Internationally renowned Adelaide furniture designer Khai Liew presents a collection of powerfully innovative works that draw on profound cultural and design traditions to posit new concepts of what contemporary Australian furniture might look like.
In developing works for this exhibition Khai created delicate models in paper, folding and creasing to form maquettes, later to be recreated in fine timbers.
The angular paper folding process is apparent in the finished work. Pieces occupy space and support themselves much like Japanese origami constructs, challenging conventional notions of dimensional relationships and utility.
Khai respects traditions and cultural influences, subtly absorbing and transforming to express them in new contemporary forms.
Designs of northern Europe have long inspired Khai, but he also trawls provincial French flea markets, fossicking for overlooked treasures, unearthing interesting well-made objects and discovering the simple beauty of traditionally crafted design solutions.

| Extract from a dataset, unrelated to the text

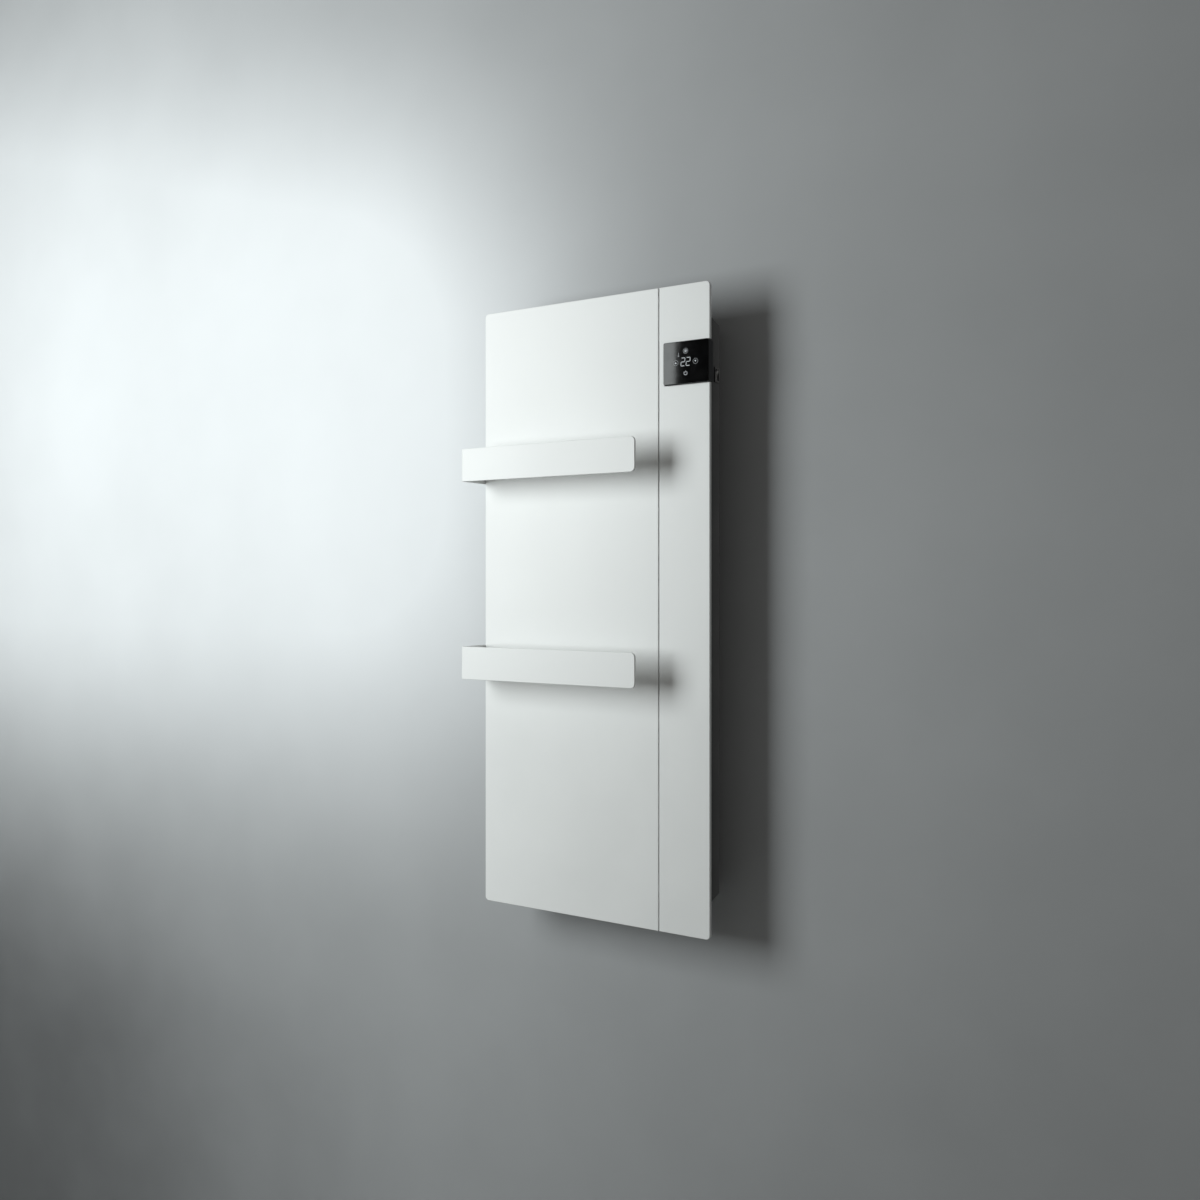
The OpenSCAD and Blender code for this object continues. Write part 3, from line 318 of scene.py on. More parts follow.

The result in this exhibition is a unified, calm and minimalist personal design aesthetic, achieved via highly resolved combinations of formal rhythm and harmony, united by a measured play of light and shade (the origami influence).
The title for the exhibition refers in part to local timber getting history; the Tiersmen of the Adelaide Hills who in the 1830’s were our first woodworking European settlers and Linenfold, a particular symbolic wood carving and construction technique principally associated with 15th and 16th century UK and European ecclesiastical carpentry in which wood panels were made to resemble folded linen cloth.
Khai is a collectible furniture maker. His work is represented in public and private collections across the nation; particularly the National Gallery of Australia, the Art Gallery of Western Australia and the Art Gallery of South Australia.
The Khai Liew exhibition is to be held from 9 June – 22 July at Jam Factory Contemporary Craft & Design.